*Given problem*:
Go through the material below and count the lines with the string "that"; the number is the whole answer.

*Records provided*:
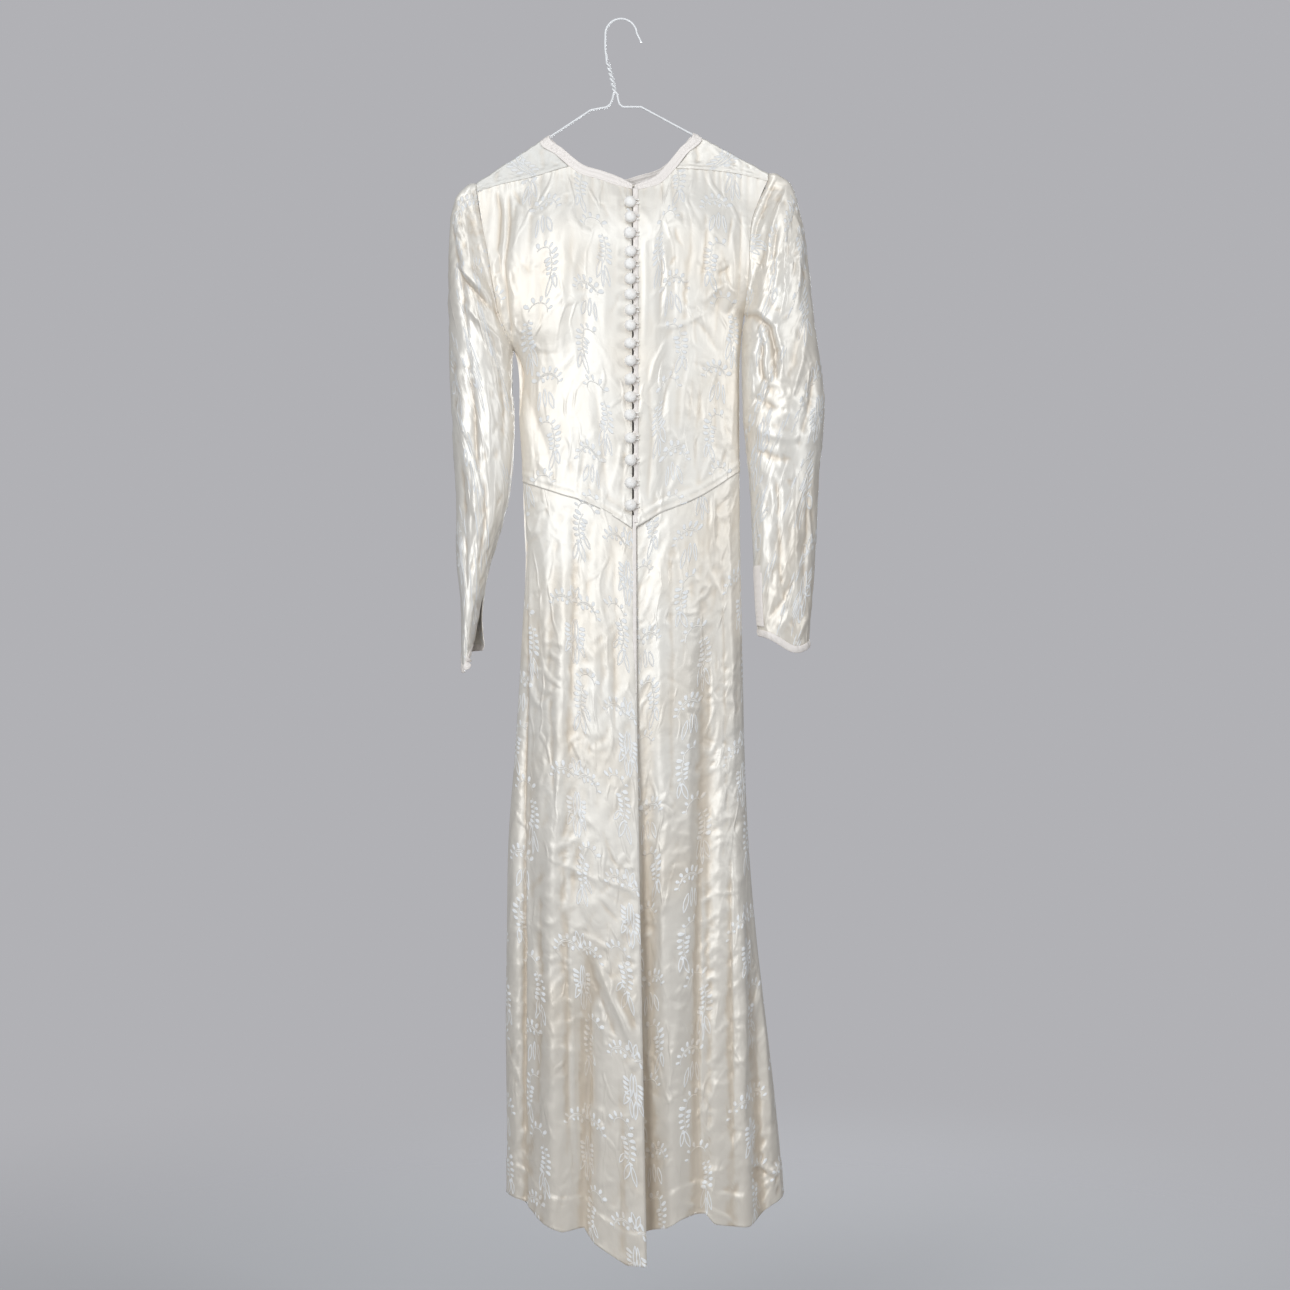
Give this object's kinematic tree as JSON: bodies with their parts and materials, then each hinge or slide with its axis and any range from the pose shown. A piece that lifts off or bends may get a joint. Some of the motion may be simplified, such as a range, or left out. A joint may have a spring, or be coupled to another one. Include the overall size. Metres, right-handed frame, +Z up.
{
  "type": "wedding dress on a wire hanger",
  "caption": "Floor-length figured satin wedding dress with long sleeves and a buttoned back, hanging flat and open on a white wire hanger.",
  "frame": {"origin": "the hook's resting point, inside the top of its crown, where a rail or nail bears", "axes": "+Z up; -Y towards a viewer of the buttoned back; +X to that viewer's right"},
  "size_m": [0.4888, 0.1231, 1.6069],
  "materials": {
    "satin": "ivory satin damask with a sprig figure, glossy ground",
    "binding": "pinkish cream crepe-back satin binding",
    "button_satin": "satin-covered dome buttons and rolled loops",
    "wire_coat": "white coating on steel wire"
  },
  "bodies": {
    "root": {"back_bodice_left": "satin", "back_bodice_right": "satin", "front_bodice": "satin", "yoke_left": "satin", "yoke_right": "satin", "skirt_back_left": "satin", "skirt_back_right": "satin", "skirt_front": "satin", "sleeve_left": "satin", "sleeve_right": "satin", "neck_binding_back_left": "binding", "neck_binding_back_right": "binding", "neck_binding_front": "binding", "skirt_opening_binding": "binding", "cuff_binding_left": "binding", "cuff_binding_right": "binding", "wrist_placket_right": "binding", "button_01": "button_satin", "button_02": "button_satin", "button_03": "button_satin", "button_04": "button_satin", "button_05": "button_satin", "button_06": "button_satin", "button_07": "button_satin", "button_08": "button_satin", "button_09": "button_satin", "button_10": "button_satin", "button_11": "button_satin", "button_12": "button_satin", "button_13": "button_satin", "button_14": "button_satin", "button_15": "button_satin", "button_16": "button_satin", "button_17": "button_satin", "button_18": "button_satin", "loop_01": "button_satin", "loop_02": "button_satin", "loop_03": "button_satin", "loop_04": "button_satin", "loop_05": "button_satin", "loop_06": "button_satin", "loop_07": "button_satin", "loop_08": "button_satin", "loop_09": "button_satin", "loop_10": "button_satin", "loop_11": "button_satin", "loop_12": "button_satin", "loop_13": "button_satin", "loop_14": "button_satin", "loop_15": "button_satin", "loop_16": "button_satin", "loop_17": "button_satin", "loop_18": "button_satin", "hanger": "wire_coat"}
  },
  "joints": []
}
--
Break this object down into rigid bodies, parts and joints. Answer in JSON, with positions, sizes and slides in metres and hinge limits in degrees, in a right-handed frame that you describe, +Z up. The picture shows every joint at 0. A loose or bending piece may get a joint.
* * *
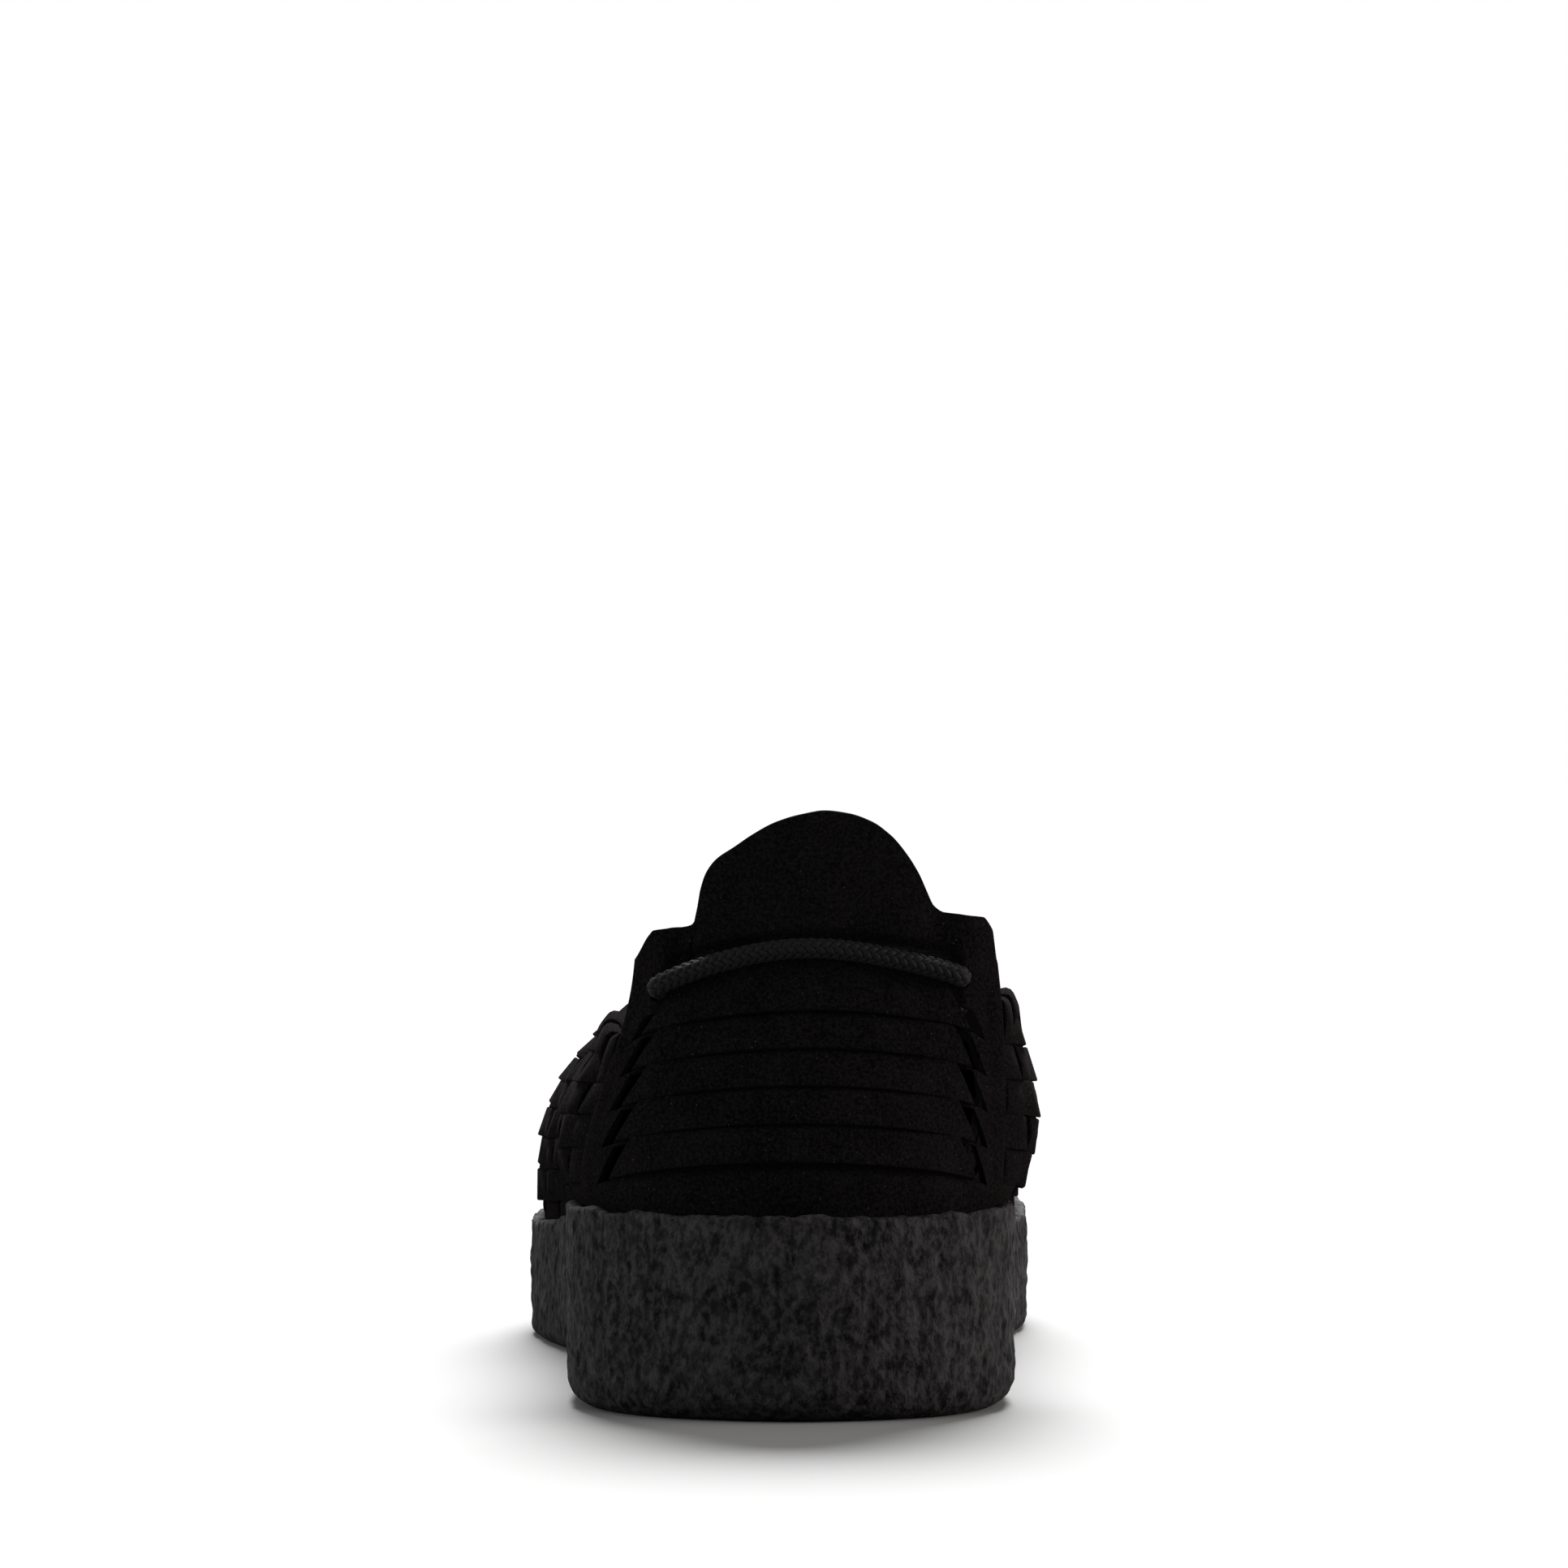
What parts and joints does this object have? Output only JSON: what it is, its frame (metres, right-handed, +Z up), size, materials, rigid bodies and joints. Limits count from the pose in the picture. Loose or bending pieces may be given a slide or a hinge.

*Full response*:
3